Special Service Programs Questions
- How many LD students receive services?
- Is there a special orientation for the LD program?
- How often does the student meet with his/her counselor? .
- Are meetings mandatory or conducted on an as-needed basis?
- For how many years may a student expect help from the program?
- Who advises LD students about course choice and course load?
- Are course substitutes available? Math? Foreign language?
Tutoring Services Questions
- Is tutoring available?
- Who provides tutoring? Professional Tutors/Peer Tutors
- Do students see the same tutor on a regular basis?
- Is tutoring one-on-one? Group?
- Are additional fees required for special services?
Available Counseling and/or Psychological Services
- Does the program include psychological and/or counseling services?
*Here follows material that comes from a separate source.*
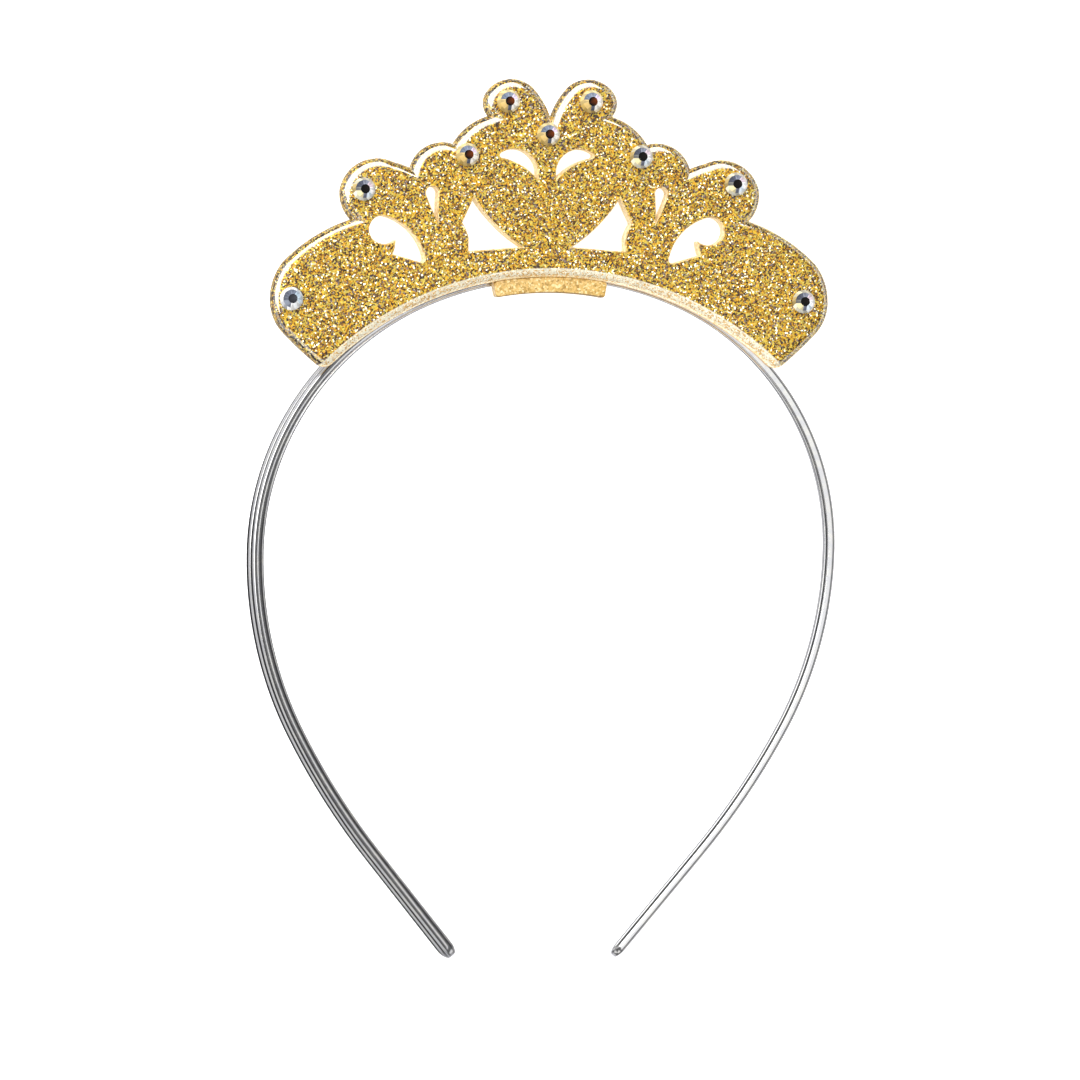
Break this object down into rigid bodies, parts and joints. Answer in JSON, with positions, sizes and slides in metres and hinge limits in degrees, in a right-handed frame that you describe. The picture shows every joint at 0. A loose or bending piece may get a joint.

- Who provides the counseling?
- Is career counseling available?
- Are peer support groups available?
Testing Alternatives Questions
- Does the program offer extended time? Alternate settings? Untimed tests? Alternate test forms?
- Can I use computers? Calculators or other aids? Readers? Recorders?
- Oral testing? Clarification of test directions and/or questions?
Additional Study and Other Service Accommodations
- Are note takers available? Are lecturer’s notes available? Are texts available on tape? May students tape lectures?
- Is extended time given for extensive assignments? Are proofreaders available? Is preferential seating available?
- What technology is available? Books on tape? Writing software programs? Voice Activated Computers? Kurzweil readers? Dragon? Smartpens with recorders?